▶ _Set task_: Within the listing below, locate all lines containing the word "scene". Copy each one.

▶ _Source excerpt_:
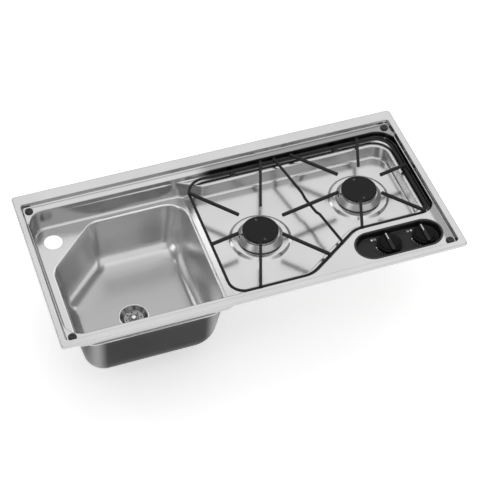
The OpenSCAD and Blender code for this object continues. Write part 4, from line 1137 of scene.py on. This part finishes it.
def make_support():
    """Wire frame on which the pans stand: ring, fingers, brace and rubber feet."""
    ring = rod("support_ring", [spot(*place, RING_D) for place, _ in RING_LINE], ROD_R, closed=True)
    dress(ring, "pan_support", ROD_ENAMEL, "black_enamel_rod", "pan_support_ring")
    between = BURNERS["right"] - BURNERS["left"]
    star = math.atan2(between.y, between.x)
    ends, fingers = {}, []
    for number, side in enumerate(("left", "right")):
        for k in range(1, 6):
            angle = star + math.pi * number + math.radians(60 * k)
            direction = Vector((math.cos(angle), math.sin(angle)))
            reach = reach_to_ring(BURNERS[side], direction)
            ends[number, k] = BURNERS[side] + direction * reach
            fingers.append(finger(BURNERS[side] + direction * FINGER_TIP_R,
                                  BURNERS[side] + direction * (reach + FINGER_PAST)))
    step = between.normalized() * FINGER_TIP_R
    fingers.append(finger(BURNERS["left"] + step, BURNERS["right"] - step))
    dress(join(fingers, "support_fingers"), "pan_support", ROD_ENAMEL, "black_enamel_rod",
          "pan_support_fingers")

    rear = ends[0, 1].lerp(ends[1, 5], 0.449)
    front = ends[0, 5].lerp(ends[1, 1], 0.41)
    heading = (front - rear).normalized()
    length = reach_to_ring(rear + heading * 20, heading) + 20 + FINGER_PAST
    gap = BURNERS["left"] - rear
    cross = (gap.x * between.y - gap.y * between.x) / (heading.x * between.y - heading.y * between.x)
    line = softened([(-FINGER_PAST, FINGER_D), (cross - 36, FINGER_D), (cross - 22, RING_D),
                     (cross + 22, RING_D), (cross + 36, FINGER_D), (length, FINGER_D)], (12, 12, 12, 12), 6)
    brace = rod("support_brace", [spot(*(rear + heading * point.x), point.y) for point in line], ROD_R)
    dress(brace, "pan_support", ROD_ENAMEL, "black_enamel_rod", "pan_support_brace")

    width = RING[4].x - RING[5].x
    places = [Vector((RING[5].x + width * 0.235, RING[4].y)), Vector((RING[5].x + width * 0.743, RING[4].y)),
              Vector((RING[5].x + width * 0.12, RING[0].y)), Vector((RING[5].x + width * 0.81, RING[2].y))]
    section = [(-4, 22), (4, 22), (4, 15)] + [(3 * math.cos(math.radians(22.5 * k)),
               15 + 3 * math.sin(math.radians(22.5 * k))) for k in range(9)] + [(-4, 15)]
    foot = begin("foot")
    for number, x in enumerate((-5.5, 5.5), 1):
        loop = [spot(places[0].x + x, places[0].y + y, depth) for y, depth in section]
        if number == 1:
            add_loop(foot, loop, number)
        else:
            pull_loop(foot, loop, number)
    for number in (1, 2):
        fill_between(foot, number)
    end(foot)
    bevelled(foot, 0.7, 3, 50)
    smooth(foot, 35)
    feet = [foot] + [copied(foot, "foot", place - places[0]) for place in places[1:]]
    dress(join(feet, "support_feet"), "pan_support", RUBBER, "black_rubber", "pan_support_feet")


# Drain, waste and bumpers
DISHED = 0.093
STRAINER_HOLES_R = 15.9
FLANGE_EDGE_R = 30.4
THREADS = 11
THREAD_PITCH = 3.0
BUMPER_OFF = 28.5
BUMPER_ROWS = (27.0, 382.0)


def make_drain():
    """Bright waste fitting: dished flange, strainer with a raised ring, screw."""
    line = [(33.0, 168.0), (32.9, 167.3), (32.4, 166.8), (31.5, 166.6), (30.2, 166.62), (29.2, 167.0),
            (28.2, 168.0), (26.6, 170.2), (24.8, 172.6), (23.2, 174.6), (22.2, 175.4), (21.4, 175.8),
            (20.6, 175.9), (20.6, 177.0), (23.2, 177.0), (28.8, 169.2), (28.8, 168.0)]
    flange = turn("waste_flange", DRAIN, line, 96)
    dress(flange, "unit", STEEL_DRAIN, "bright_steel", "drain_flange")
    heart = spot(*DRAIN, 0)
    second_finish(flange, STEEL_BRIGHT, lambda face: away_from(heart, face.center) > FLANGE_EDGE_R)
    plate = begin("waste_strainer")
    add_loop(plate, circle_loop(DRAIN, 20.2, 174.0), 1)
    add_loop(plate, circle_loop(DRAIN, 11.6, 174.8), 2)
    for k in range(8):
        hole = circle_loop(polar(DRAIN, STRAINER_HOLES_R, 45 * k), 1.7, 174.4, 24)
        add_loop(plate, [place + Vector((0, 0, DISHED * (away_from(heart, place) - STRAINER_HOLES_R) * MM))
                         for place in hole], 3)
    fill_between(plate, 1, 2, 3)
    pick_loops(plate, [1])
    for point in ((21.0, 174.0), (21.6, 174.4), (21.8, 175.0)):
        pull_loop(plate, circle_loop(DRAIN, *point), 4)
    pick_loops(plate, [2])
    for point in ((11.0, 174.5), (10.4, 173.8), (9.8, 173.55), (9.2, 173.8), (8.5, 174.4), (7.8, 174.5),
                  (6.9, 174.1), (6.2, 172.9), (5.8, 171.7), (5.4, 171.35), (3.3, 171.3)):
        pull_loop(plate, circle_loop(DRAIN, *point), 5)
    end(plate, up=1)
    apply_modifier(plate, "SOLIDIFY", thickness=0.6 * MM, offset=-1)
    smooth(plate, 35)
    dress(plate, "unit", STEEL_DRAIN, "bright_steel", "drain_strainer")
    screw = turn("waste_screw", DRAIN, [(0, 169.3), (3.2, 169.35), (4.4, 169.6), (4.9, 170.1), (5.0, 170.8),
                 (5.0, 171.3), (3.0, 171.3), (3.0, 189.4), (2.4, 190.0), (0, 190.0)], 48)
    dress(screw, "unit", STEEL_BRIGHT, "bright_steel", "drain_screw")


def make_waste():
    """White cup under the bowl with the threaded tail."""
    line = [(30.0, 171.0), (35.6, 171.0), (36.0, 171.4), (36.0, 174.6), (35.6, 175.0), (33.4, 175.2),
            (33.0, 175.8), (33.0, 190.6), (32.4, 192.2), (31.0, 193.0), (20.8, 193.2), (20.0, 194.0)]
    for k in range(THREADS):
        line += [(radius, depth + THREAD_PITCH * k)
                 for radius, depth in ((20.0, 196.2), (19.2, 196.9), (19.2, 197.7), (20.0, 198.4))]
    line += [(20.0, 230.4), (19.6, 231.0), (17.4, 231.0), (17.0, 230.6), (17.0, 190.4), (17.4, 190.0),
             (29.4, 190.0), (30.0, 189.4)]
    cup = turn("waste_cup", DRAIN, line, 80)
    dress(cup, "unit", WASTE_PLASTIC, "white_plastic", "waste_body")


def make_bumpers():
    """Four rubber buttons with a dimple."""
    places = [Vector((x, y)) for y in BUMPER_ROWS for x in (BUMPER_OFF, UNIT_W - BUMPER_OFF)]
    line = [(0, 7.25), (1.6, 7.15), (2.5, 6.6), (3.0, 5.6), (3.5, 5.1), (4.2, 5.0), (6.0, 5.0), (6.7, 5.2),
            (7.2, 5.7), (8.5, 7.6), (8.8, 8.4), (8.8, 9.3), (8.5, 9.5), (3.0, 9.5), (3.0, 10.5), (4.2, 10.5),
            (4.2, 10.9), (3.0, 15.0), (0, 15.0)]
    button = turn("bumper", places[0], line, 40)
    buttons = [button] + [copied(button, "bumper", place - places[0]) for place in places[1:]]
    dress(join(buttons, "lid_bumpers"), "unit", RUBBER, "black_rubber", "corner_bumpers")


# Springs of the taps
SPRING_R = 3.9
WIRE_R = 0.45
SPRING_TURNS = 5


def make_springs():
    """Coil springs of the taps, drawn at one length; a real one shortens as its knob is pushed in."""
    top, foot = depths("tap_spring_left")
    steps = 24 * SPRING_TURNS
    path = []
    for k in range(steps + 1):
        place = polar(KNOBS["left"], SPRING_R, 360 * SPRING_TURNS * k / steps)
        path.append(spot(*place, top + WIRE_R + (foot - top - 2 * WIRE_R) * k / steps))
    left = rod("coil_left", path, WIRE_R)
    right = copied(left, "coil_right", KNOBS["right"] - KNOBS["left"])
    for side, spring in (("left", left), ("right", right)):
        dress(spring, "unit", ZINC, "zinc_steel", "tap_spring_" + side)
        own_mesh(spring)


make_top()
make_bowl()
make_panel()
make_marks()
make_knobs()
make_burners()
make_support()
make_drain()
make_waste()
make_bumpers()
make_springs()

# Nodes that keep their CAD shape get their finish here
FINISHES = {
    "rim_seal": FOAM, "drain_gasket": RUBBER, "tap_bracket": ZINC, "bracket_nuts": ZINC, "gas_rail": ZINC,
    "inlet_pipe": ZINC, "gas_tap": BRASS, "magnet_valve": ZINC, "tap_plunger": ZINC, "tap_spindle": BRASS,
    "feed_pipe": PIPE_ALUMINIUM, "burner_cup": CAST_ALUMINIUM, "burner_jet": BRASS,
    "thermocouple_lead": COPPER, "burner_screws": STEEL_BRIGHT, "clamp_brackets": ZINC, "clamp_screws": ZINC,
}
for node_name, node_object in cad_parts.items():
    base = node_name.removesuffix("_left").removesuffix("_right")
    if base in FINISHES:
        for shader_slot in node_object.material_slots:
            shader_slot.material = FINISHES[base]


# Studio
def softbox_group():
    """Mask of a rectangular soft box seen along a direction: 1 inside, 0 outside, soft at the edge."""
    group = bpy.data.node_groups.new("softbox", "ShaderNodeTree")
    for name in ("Direction", "Centre", "Across", "Up"):
        group.interface.new_socket(name, in_out="INPUT", socket_type="NodeSocketVector")
    for name in ("Half width", "Half height", "Edge"):
        group.interface.new_socket(name, in_out="INPUT", socket_type="NodeSocketFloat")
    group.interface.new_socket("Mask", in_out="OUTPUT", socket_type="NodeSocketFloat")
    inside = add_node(group, "NodeGroupInput").outputs
    outside = add_node(group, "NodeGroupOutput")

    def along(axis):
        return add_node(group, "ShaderNodeVectorMath", {0: inside["Direction"], 1: inside[axis]},
                        operation="DOT_PRODUCT").outputs["Value"]

    ahead = along("Centre")
    front = reckon(group, "MAXIMUM", ahead, 0.05)
    masks = [reckon(group, "GREATER_THAN", ahead, 0.05)]
    for axis, half in (("Across", "Half width"), ("Up", "Half height")):
        away = reckon(group, "ABSOLUTE", reckon(group, "DIVIDE", along(axis), front))
        limit = reckon(group, "ADD", inside[half], inside["Edge"])
        masks.append(ramp_between(group, away, limit, inside[half]))
    feed(group, outside, {"Mask": reckon(group, "MULTIPLY", *masks)})
    return group


# Soft boxes: azimuth from +x, elevation, half width and half height as tangents, edge, brightness
SOFTBOXES = ((66, 50, 0.42, 0.34, 0.2, 0.82), (131, 32, 0.045, 0.5, 0.05, 2.2),
             (-76, 40, 0.5, 0.28, 0.25, 0.5), (-100, 84, 0.3, 0.3, 0.2, 0.9),
             (20, 24, 0.06, 0.4, 0.06, 1.6), (200, 30, 0.1, 0.4, 0.1, 1.2),
             (-77, 8, 1.4, 0.2, 0.16, 0.75), (112, 44, 0.16, 0.3, 0.12, -0.22))
AMBIENT = 0.34
FLOOR_GLOW = 0.5
FLOOR_SIZE = 60
FLOOR_GAP = 2.0
FLOOR_COLOUR = (0.82, 0.82, 0.82, 1)


def make_studio():
    """Pale floor under a plain tent with soft boxes."""
    low = min(corner[2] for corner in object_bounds())
    bpy.ops.object.select_all(action="DESELECT")
    bpy.ops.mesh.primitive_plane_add(size=FLOOR_SIZE, location=(0, 0, low - FLOOR_GAP * MM))
    floor = bpy.context.object
    floor.name = "floor"
    material, tree, shader = shader_tree("floor_white")
    path = add_node(tree, "ShaderNodeLightPath").outputs
    seen = reckon(tree, "MAXIMUM", path["Is Camera Ray"], path["Is Glossy Ray"], path["Is Transmission Ray"])
    feed(tree, shader, {"Base Color": FLOOR_COLOUR, "Roughness": 1.0, "Specular IOR Level": 0.0,
                        "Emission Color": (1, 1, 1, 1),
                        "Emission Strength": reckon(tree, "MULTIPLY", seen, FLOOR_GLOW)})
    floor.data.materials.append(material)
    floor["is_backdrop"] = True

    world = bpy.data.worlds.new("studio")
    bpy.context.scene.world = world
    world.use_nodes = True
    tree = world.node_tree
    sky = add_node(tree, "ShaderNodeTexCoord").outputs["Generated"]
    group = softbox_group()
    total = AMBIENT
    for azimuth, elevation, half_width, half_height, edge, level in SOFTBOXES:
        a, e = math.radians(azimuth), math.radians(elevation)
        centre = Vector((math.cos(e) * math.cos(a), math.cos(e) * math.sin(a), math.sin(e)))
        across = Vector((-math.sin(a), math.cos(a), 0))
        box = add_node(tree, "ShaderNodeGroup", {
            "Direction": sky, "Centre": centre, "Across": across, "Up": centre.cross(across),
            "Half width": half_width, "Half height": half_height, "Edge": edge}, node_tree=group)
        total = add_node(tree, "ShaderNodeMath", {0: box.outputs["Mask"], 1: level, 2: total},
                         operation="MULTIPLY_ADD").outputs[0]
    feed(tree, tree.nodes["Background"], {"Color": (1, 1, 1, 1), "Strength": total})


make_studio()
bpy.context.scene.view_settings.view_transform = "Standard"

▶ _Expected answer_:
The OpenSCAD and Blender code for this object continues. Write part 4, from line 1137 of scene.py on. This part finishes it.
    bpy.context.scene.world = world
bpy.context.scene.view_settings.view_transform = "Standard"